# Stated exercise
Output a verbatim copy of the data, cut off after the line that contains "CAMERA_FROM_PIN = Vector((0.184349, -0.131105, 0.483578))".

··· Working data

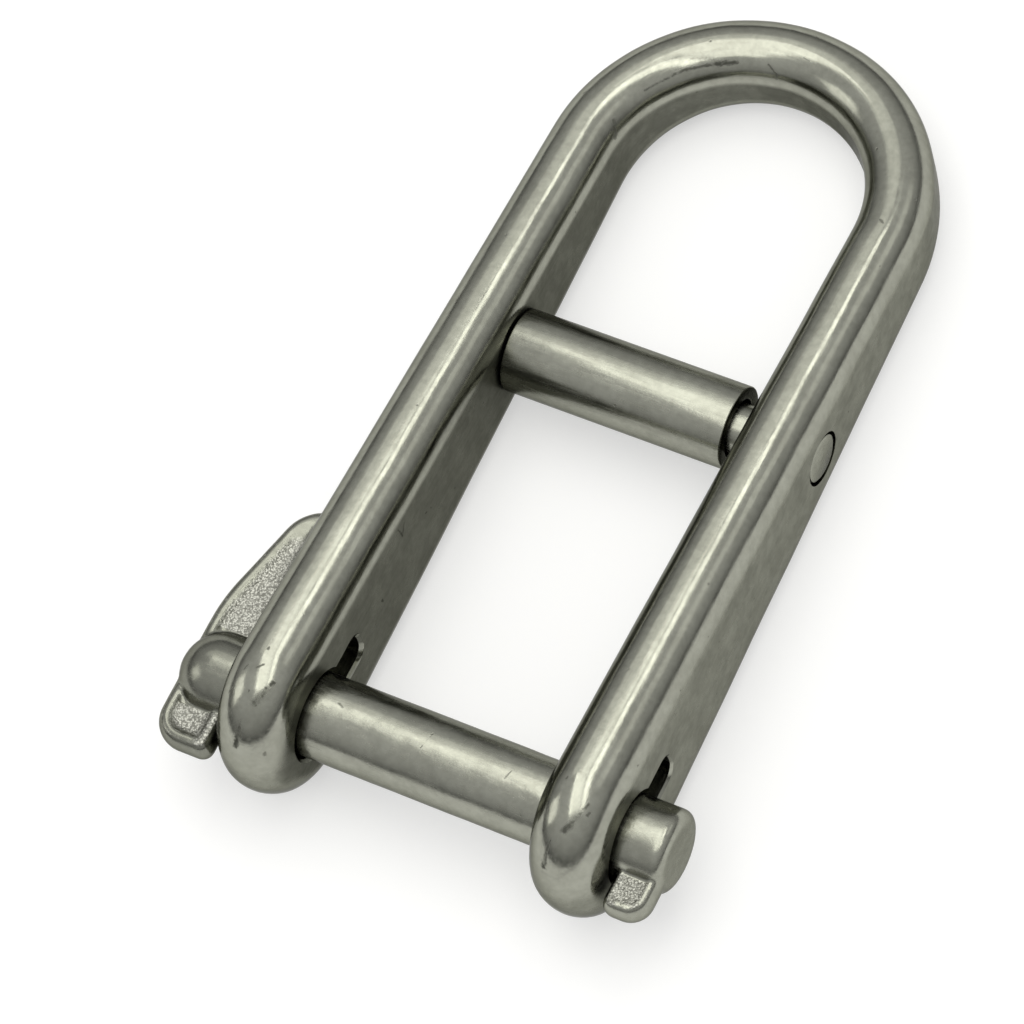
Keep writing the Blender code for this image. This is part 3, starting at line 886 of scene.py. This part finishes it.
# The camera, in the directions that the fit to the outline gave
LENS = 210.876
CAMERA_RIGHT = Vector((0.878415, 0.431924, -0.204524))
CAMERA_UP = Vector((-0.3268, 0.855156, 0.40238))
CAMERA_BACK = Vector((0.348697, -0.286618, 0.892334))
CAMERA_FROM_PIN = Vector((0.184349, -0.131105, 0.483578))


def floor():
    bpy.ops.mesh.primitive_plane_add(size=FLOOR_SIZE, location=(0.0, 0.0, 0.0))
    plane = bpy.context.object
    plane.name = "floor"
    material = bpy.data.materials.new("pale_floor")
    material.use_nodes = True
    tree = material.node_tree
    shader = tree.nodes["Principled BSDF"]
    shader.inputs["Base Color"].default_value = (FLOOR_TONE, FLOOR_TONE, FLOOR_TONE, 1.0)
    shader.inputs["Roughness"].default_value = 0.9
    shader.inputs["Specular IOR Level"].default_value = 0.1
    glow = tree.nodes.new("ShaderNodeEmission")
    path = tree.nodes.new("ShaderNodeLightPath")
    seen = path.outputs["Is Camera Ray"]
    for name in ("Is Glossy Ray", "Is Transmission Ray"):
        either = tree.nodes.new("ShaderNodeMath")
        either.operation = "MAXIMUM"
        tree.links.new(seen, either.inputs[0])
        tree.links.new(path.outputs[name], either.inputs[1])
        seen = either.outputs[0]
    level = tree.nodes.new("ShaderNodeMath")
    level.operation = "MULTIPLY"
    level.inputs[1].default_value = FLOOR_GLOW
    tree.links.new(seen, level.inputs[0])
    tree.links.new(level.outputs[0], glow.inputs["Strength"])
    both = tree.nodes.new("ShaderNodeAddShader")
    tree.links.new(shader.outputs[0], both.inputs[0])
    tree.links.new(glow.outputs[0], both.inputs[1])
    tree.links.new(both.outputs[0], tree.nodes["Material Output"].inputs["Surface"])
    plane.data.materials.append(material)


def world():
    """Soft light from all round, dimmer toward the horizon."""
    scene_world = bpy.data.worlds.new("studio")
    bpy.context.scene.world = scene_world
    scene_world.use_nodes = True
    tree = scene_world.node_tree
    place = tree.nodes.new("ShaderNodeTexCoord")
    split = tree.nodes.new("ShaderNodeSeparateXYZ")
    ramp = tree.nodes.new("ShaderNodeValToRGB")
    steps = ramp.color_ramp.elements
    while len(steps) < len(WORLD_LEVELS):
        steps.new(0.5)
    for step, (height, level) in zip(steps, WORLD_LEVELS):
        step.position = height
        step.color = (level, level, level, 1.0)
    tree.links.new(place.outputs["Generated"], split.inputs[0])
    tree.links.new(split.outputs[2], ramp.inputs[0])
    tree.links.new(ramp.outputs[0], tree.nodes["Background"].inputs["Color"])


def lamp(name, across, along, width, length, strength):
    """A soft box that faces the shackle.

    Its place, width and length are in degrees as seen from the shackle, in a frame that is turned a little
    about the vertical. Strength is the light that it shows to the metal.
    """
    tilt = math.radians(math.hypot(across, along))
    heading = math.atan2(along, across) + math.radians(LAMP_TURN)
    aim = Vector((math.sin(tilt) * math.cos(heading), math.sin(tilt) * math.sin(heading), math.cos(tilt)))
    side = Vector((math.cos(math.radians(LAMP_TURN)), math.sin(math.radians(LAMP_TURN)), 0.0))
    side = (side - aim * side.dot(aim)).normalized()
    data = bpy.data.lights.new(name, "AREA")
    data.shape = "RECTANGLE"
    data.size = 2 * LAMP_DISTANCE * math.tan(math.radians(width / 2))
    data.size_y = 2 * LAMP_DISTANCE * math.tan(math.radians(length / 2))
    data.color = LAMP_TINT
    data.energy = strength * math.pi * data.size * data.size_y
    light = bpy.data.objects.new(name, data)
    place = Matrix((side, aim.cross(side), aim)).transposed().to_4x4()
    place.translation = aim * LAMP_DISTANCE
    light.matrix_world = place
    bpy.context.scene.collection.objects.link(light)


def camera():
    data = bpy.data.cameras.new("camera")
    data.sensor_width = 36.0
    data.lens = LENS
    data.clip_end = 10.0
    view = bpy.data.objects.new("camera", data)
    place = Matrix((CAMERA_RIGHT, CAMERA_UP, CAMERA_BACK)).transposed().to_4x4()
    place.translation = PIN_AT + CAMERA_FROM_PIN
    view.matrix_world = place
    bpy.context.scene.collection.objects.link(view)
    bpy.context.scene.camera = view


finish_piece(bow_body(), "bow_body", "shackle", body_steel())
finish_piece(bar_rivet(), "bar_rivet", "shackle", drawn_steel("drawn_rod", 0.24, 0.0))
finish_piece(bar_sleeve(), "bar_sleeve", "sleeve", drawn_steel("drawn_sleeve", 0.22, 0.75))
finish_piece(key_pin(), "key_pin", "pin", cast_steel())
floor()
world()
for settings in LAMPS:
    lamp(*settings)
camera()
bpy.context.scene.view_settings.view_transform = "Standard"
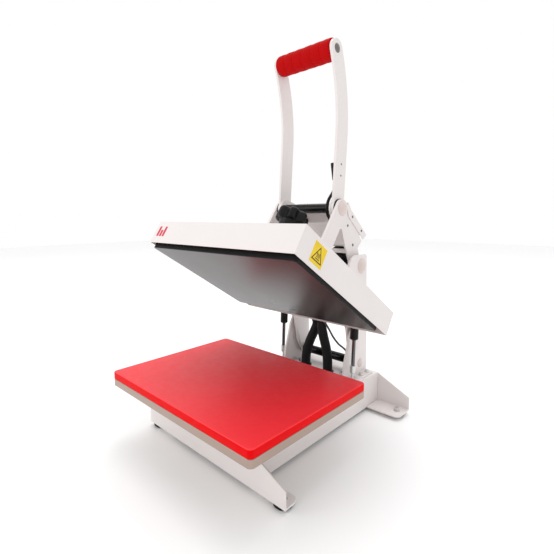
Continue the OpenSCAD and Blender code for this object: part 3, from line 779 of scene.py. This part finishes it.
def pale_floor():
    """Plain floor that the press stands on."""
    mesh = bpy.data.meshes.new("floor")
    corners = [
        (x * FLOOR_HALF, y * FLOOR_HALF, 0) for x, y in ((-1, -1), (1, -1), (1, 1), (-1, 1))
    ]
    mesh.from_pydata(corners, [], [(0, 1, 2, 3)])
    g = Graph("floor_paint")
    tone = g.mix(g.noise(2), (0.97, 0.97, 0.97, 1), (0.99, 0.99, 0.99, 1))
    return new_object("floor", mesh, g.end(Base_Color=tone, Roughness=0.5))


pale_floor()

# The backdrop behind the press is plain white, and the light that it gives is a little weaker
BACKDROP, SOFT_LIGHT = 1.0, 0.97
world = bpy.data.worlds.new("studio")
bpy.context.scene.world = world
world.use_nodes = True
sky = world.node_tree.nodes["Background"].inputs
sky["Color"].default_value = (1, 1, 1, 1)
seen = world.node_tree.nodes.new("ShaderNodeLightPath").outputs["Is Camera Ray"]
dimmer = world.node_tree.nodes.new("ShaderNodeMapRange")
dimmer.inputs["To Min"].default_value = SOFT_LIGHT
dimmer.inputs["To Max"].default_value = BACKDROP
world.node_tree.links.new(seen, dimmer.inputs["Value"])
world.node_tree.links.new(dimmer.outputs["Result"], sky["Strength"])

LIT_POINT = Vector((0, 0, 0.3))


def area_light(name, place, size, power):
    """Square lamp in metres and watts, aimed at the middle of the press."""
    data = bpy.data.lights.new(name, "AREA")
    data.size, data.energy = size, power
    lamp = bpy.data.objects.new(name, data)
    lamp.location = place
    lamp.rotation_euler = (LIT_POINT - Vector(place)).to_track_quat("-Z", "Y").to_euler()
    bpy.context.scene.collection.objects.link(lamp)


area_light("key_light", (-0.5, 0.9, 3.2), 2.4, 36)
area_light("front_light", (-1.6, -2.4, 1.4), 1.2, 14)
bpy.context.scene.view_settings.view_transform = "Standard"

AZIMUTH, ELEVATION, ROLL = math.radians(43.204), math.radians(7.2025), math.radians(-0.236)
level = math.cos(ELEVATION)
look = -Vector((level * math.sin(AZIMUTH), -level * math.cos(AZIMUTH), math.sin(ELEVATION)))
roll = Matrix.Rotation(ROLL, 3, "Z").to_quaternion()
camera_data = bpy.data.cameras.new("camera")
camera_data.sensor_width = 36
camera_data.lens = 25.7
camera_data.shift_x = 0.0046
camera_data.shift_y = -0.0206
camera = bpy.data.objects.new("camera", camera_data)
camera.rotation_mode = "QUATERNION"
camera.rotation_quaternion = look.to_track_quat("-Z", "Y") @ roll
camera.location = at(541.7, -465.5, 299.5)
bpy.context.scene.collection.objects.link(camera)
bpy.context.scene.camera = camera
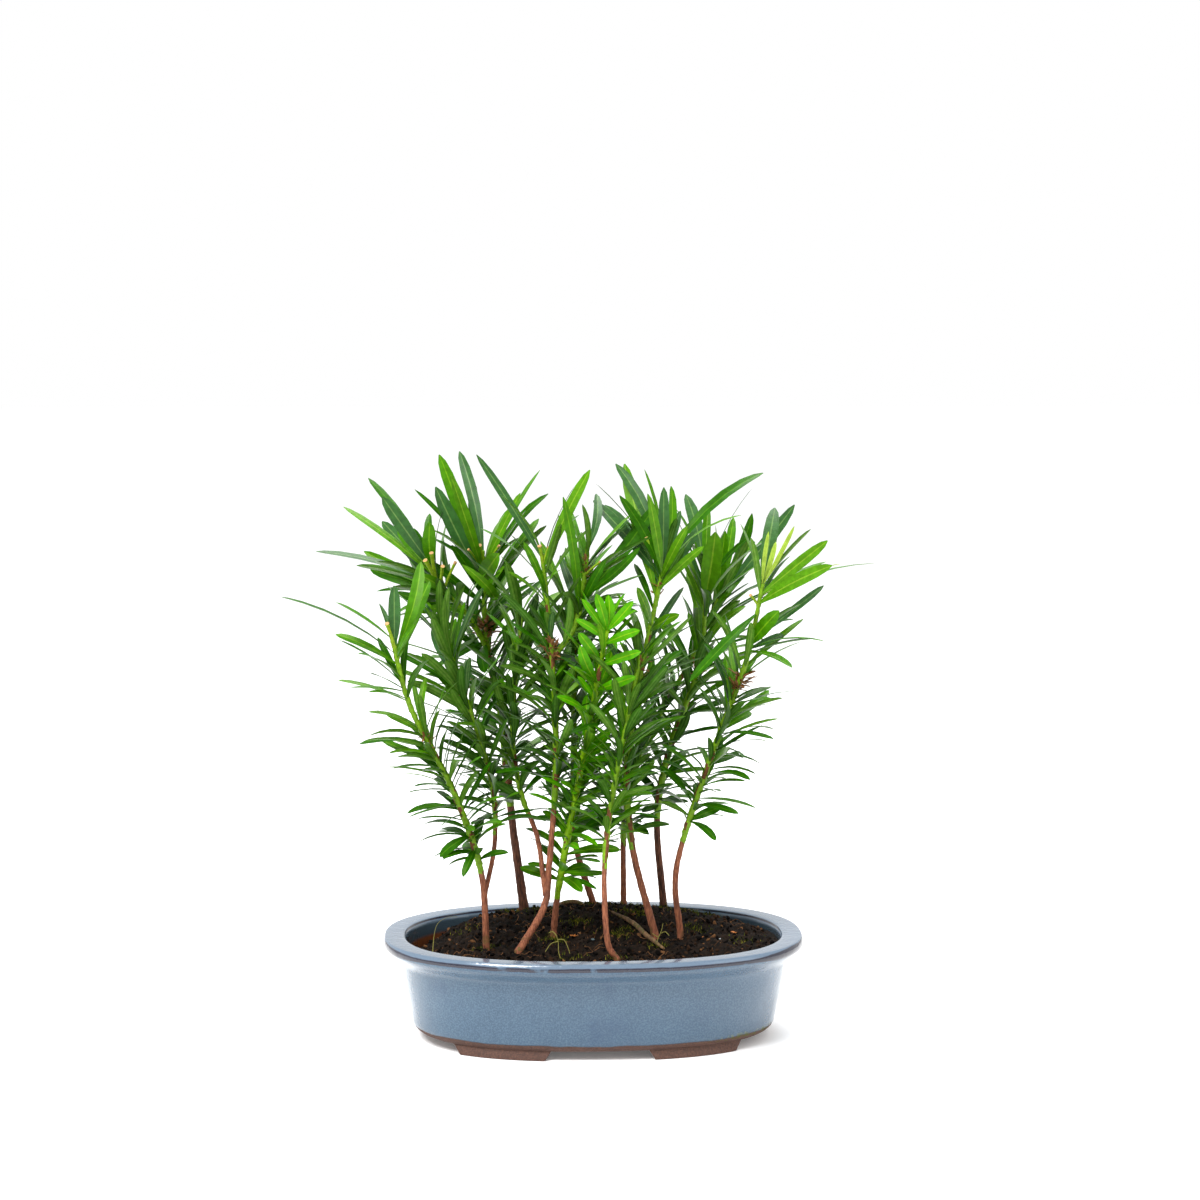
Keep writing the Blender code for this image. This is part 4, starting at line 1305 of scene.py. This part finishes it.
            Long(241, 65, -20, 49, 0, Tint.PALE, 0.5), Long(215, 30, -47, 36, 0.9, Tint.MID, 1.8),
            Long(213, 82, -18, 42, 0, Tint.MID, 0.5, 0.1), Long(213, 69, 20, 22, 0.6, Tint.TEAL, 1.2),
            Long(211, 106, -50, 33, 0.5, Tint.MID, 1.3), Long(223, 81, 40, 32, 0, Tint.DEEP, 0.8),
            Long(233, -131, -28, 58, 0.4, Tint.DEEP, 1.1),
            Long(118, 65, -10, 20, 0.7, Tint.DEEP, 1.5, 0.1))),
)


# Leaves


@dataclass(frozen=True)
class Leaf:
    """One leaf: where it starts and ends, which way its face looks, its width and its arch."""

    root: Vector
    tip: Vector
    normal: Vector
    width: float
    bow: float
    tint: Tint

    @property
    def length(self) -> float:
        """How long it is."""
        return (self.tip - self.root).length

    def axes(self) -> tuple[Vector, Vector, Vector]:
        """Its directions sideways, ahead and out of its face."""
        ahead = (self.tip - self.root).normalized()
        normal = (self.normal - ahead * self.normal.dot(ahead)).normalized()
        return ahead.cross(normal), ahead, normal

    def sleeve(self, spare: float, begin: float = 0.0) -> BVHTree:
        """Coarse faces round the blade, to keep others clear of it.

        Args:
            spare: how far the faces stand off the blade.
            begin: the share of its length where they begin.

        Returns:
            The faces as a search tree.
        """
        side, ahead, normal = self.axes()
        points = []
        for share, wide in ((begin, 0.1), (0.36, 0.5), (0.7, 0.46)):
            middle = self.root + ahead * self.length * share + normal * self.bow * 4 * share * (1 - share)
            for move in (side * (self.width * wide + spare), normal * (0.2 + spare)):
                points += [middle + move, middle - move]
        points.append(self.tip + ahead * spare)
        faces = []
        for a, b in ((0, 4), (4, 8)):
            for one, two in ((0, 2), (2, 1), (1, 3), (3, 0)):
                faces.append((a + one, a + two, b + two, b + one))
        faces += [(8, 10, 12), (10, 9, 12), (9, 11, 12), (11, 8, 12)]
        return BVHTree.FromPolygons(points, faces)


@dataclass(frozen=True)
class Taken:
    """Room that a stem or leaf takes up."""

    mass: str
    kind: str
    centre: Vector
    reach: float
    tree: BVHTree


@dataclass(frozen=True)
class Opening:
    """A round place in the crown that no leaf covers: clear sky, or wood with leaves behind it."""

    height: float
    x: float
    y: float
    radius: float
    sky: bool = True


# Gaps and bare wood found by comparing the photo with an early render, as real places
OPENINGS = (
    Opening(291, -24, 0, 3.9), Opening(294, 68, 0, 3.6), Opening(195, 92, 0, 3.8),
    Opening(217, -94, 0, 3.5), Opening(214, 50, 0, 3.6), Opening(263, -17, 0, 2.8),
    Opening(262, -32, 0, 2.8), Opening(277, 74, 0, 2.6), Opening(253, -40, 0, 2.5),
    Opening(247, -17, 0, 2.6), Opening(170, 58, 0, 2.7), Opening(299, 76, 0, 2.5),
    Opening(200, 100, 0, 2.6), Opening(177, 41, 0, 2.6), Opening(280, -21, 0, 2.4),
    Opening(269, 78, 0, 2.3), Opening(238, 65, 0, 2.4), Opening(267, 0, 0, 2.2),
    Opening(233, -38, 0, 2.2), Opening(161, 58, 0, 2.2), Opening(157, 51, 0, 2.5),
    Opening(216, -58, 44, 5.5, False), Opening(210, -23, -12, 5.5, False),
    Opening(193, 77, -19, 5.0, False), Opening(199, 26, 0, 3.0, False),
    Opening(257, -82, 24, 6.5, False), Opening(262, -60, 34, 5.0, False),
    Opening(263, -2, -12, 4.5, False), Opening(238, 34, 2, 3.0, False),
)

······

# Written answer
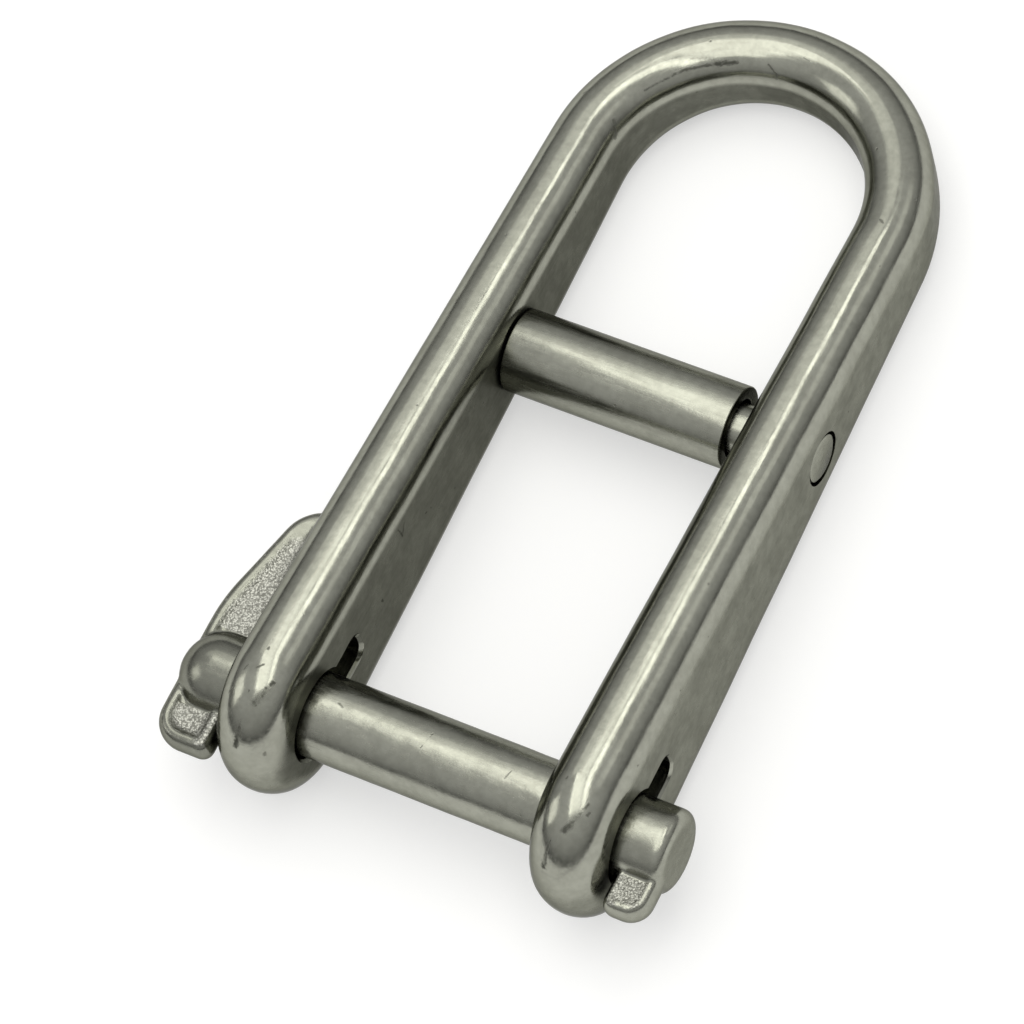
Keep writing the Blender code for this image. This is part 3, starting at line 886 of scene.py. This part finishes it.
# The camera, in the directions that the fit to the outline gave
LENS = 210.876
CAMERA_RIGHT = Vector((0.878415, 0.431924, -0.204524))
CAMERA_UP = Vector((-0.3268, 0.855156, 0.40238))
CAMERA_BACK = Vector((0.348697, -0.286618, 0.892334))
CAMERA_FROM_PIN = Vector((0.184349, -0.131105, 0.483578))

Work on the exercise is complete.